----- Data shown -----

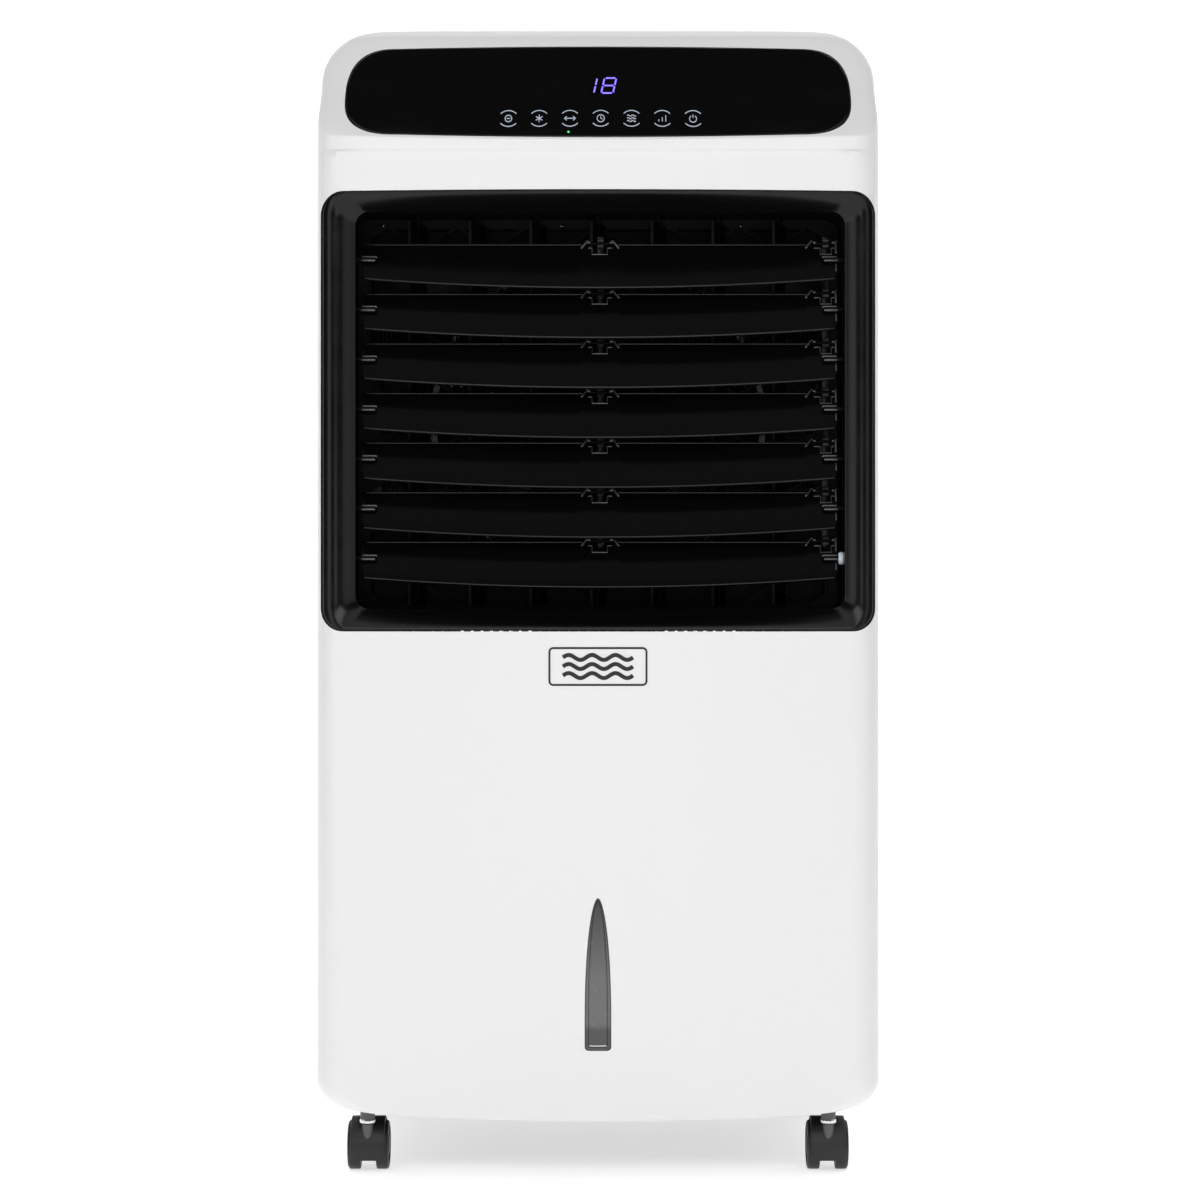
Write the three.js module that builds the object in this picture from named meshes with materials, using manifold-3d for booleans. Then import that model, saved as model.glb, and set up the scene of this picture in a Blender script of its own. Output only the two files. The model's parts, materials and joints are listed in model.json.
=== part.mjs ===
// Evaporative cooler on casters: a tall cabinet with swinging louvres, a fan, a wet pad and a water drawer.
// Millimetres, +Z up. The front faces -Y, and the origin is on the floor under the middle of the cabinet.
import * as THREE from "three";
import { mergeVertices } from "three/addons/utils/BufferGeometryUtils.js";
import Module from "manifold-3d";

const wasm = await Module();
wasm.setup();

// ---------------------------------------------------------------- driving dimensions
const WIDTH = 390;
const DEPTH = 330;
const HEIGHT = 800;
const HALF_W = WIDTH / 2;
const FRONT_Y = -DEPTH / 2; // the foremost line of the bowed front
const REAR_PROUD = 4; // the filter's tab and the cable gland stand this far out of the back wall
const REAR_Y = DEPTH / 2 - REAR_PROUD;
const WALL = 3;
const SEAM = 0.5; // gap between two casing mouldings
const BOW = 12; // how far the middle of the front stands ahead of its ends
const FRONT_CORNER = 25;
const REAR_CORNER = 18;
const TOP_ROUND = 39;
const REAR_TOP_ROUND = 12;
const SKIRT_Z = 44; // lower edge of the cabinet at its sides
const SKIRT_DROP = 4.5; // how far the lower edge hangs lower in the middle of the front
const SKIRT_ROUND = { across: 26, up: 20 };
const CREASE_Z = 704; // where the upright front ends
const CREASE_RISE = 2;
const SLOPE_Z = 711.7; // where the inclined control face starts
const SLOPE_RISE = 4.6;
const SLOPE_START_Y = FRONT_Y + 2;
const SLOPE_END_Y = -89;
const SLOPE_END_BOW = 2;
const FRONT_SEAM_Y = -80;
const REAR_SEAM_Y = 136;
const TOP_SEAM_Z = 706;

const BEZEL = { halfW: 191, bottom: 374.9, top: 676.6, corner: 15.5, rim: 10, backY: -136, seatY: -142.4 };
const OUTLET = { x: 1.5, halfW: 168.8, bottom: 390, top: 664, corner: 9.5 };
const OUTLET_Z = (OUTLET.bottom + OUTLET.top) / 2;
const DUCT = { halfW: 170.5, bottom: 387, top: 667, wall: 2.5, frontY: -142, backY: -70 };

const LOUVRES = 7;
const LOUVRE_PITCH = 34.56;
const LOUVRE_TOP_Z = 632.4; // pivot of the uppermost louvre
const LOUVRE_Y = -130;
const LOUVRE = { x: 1.1, halfL: 165.4, up: 12.5, down: 15.2, bow: 7.7, thick: 2.4, offset: 2.5, tilt: 30, endR: 5, beadR: 2.2 };
const EAR = { foot: 10.7, top: 17.4, slant: 4.7, front: 0.6, back: 2.2, pinZ: 15.5, pinR: 1.3, gapZ: 11.2, slotZ: 5.8 };
// Each ear: its top edge, the gap its pin crosses, and the narrower slot under the pin that clears the link.
const CENTRE_EAR = { top: [-7, 10], gap: [-6.3, 9.3], slot: [-3.8, 6.2] };
const RIGHT_EAR = { top: [149.2, 166.5], gap: [151, 164.2], slot: [155.2, 162.2] };
const LINK_X = { centre: 1.8, right: 158.7 };
const LINK = { width: 4.4, thick: 3, behind: 1.7, overrun: 5, holeR: 1.6, mouth: 2 };
const PIVOT = { bossR: 2.5, bossL: 10.5, stubR: 2, reach: 172.9, holeR: 2.4 };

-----

> _What the task requires_:
Using the listing above, show every line that includes the string "manifold".

> _Reply_:
Write the three.js module that builds the object in this picture from named meshes with materials, using manifold-3d for booleans. Then import that model, saved as model.glb, and set up the scene of this picture in a Blender script of its own. Output only the two files. The model's parts, materials and joints are listed in model.json.
import Module from "manifold-3d";